Walaupun mereka tidak mengetahui keadaan diri mereka sendiri, namun hal itu tidak menafikan bahwa mereka tidak bisa dikenali sama sekali. Ada ciri yang bisa digunakan mengetahui hal ini, yaitu seperti yang dikatakan Imam Ibnu 'Athoillah, mereka tenggelam dalam bermusyahadah dengan Allah yang tidak pernah putus. Sehingga hal ini menyebabkan mereka tidak sempat melihat dan menyaksikan amal ibadah dan kelebihan mereka, apalagi sampai membanggakan dirinya dengan hal-hal tersebut.

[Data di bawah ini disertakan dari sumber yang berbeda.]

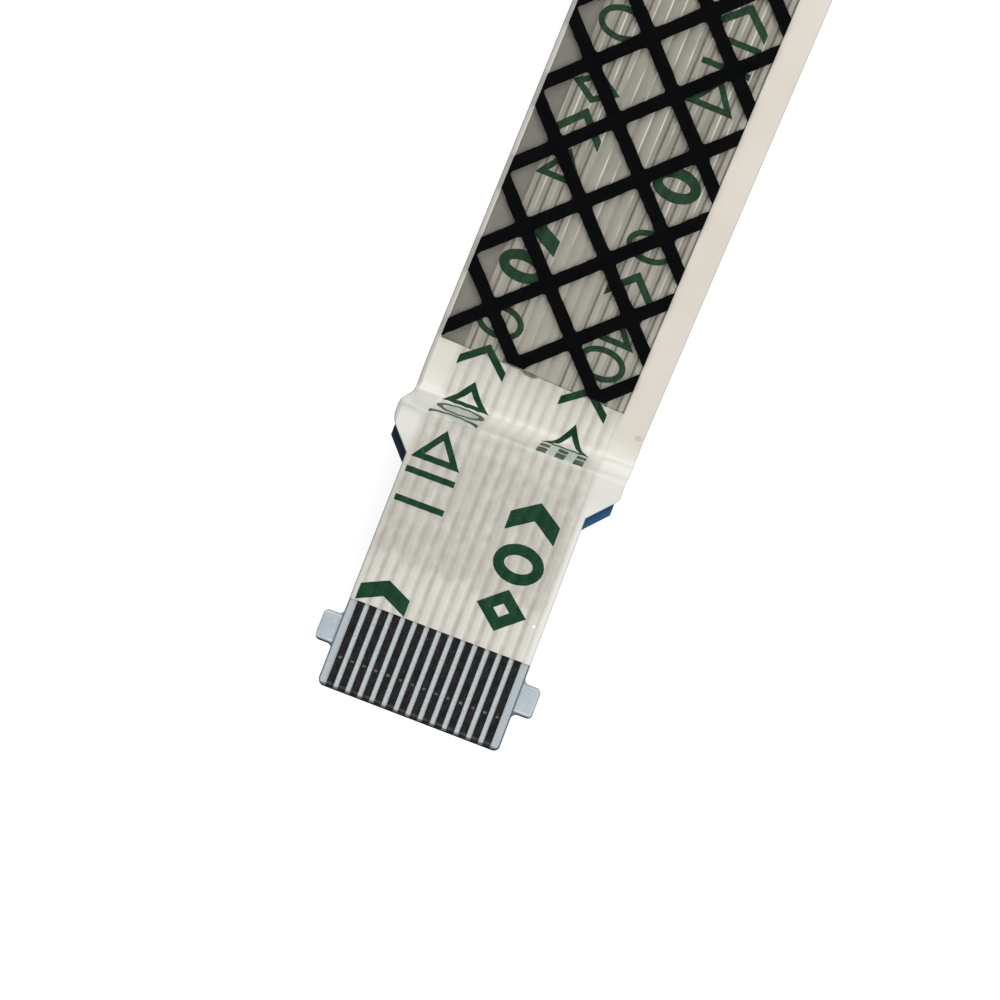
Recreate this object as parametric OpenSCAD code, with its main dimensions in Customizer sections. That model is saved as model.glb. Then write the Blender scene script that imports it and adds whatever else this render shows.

Orang-orang golongan ini selalu beramal sesuai dengan ketentuan syariat, memfokuskan segenap kemampuannya untuk membersihkan jiwa dari penyakit-penyakit yang tak terlihat, seperti hasud, sombong, cinta dunia, dan sebagainya. Mereka menyibukkan seluruh waktunya hanya untuk mengingat Allah. Jika keadaannya demikian, bagaimana mungkin mereka mengalihkan perhatiannya dari Allah dengan menghitung-hitung amal ibadah yang dikerjakan, sedangkan mereka menenggelamkan diri mereka dalam sikap musyahadah dengan Allah. Orang yang tidak termasuk dari dua golongan ini, yaitu mereka yang selalu menghitung-hitung amal yang mereka persembahkan kepada Allah, telah melakukan satu macam dari syirik khofi yang paling jelek.

Adapun yang dimaksud dengan ahwal dalam kalimat Ibnu Athoillah di atas adalah keadaan yang dialami oleh seorang salik, berupa kondisi dan perubahan yang menunjukkan akan bersih dan cemerlangnya keadaan diri salik. Seperti rasa khosyyah (takut), khusyu' dalam salat, berdoa dan munajat, bertambahnya rasa pasrah terhadap Allah, rasa tawakkal, rido dengan takdir, dan timbulnya keramat dan keanehan dalam dirinya. Sifat-sifat ini merupakan kondisi emosional yang dialami seorang salik, yang menunjukkan akan bagus dan terpujinya haliyahnya. Dia terkadang lama mengalami kondisi ini, kadang juga singkat. Tapi jika seseorang gembira dengan keadaannya itu dan mementingkannya, serta menganggapnya sebagai tanda bahwa dirinya telah mencapai derajat yang mulia, maka sesungguhnya hal tersebut merupakan kecelakaan dan menariknya dalam kubangan kejelekan.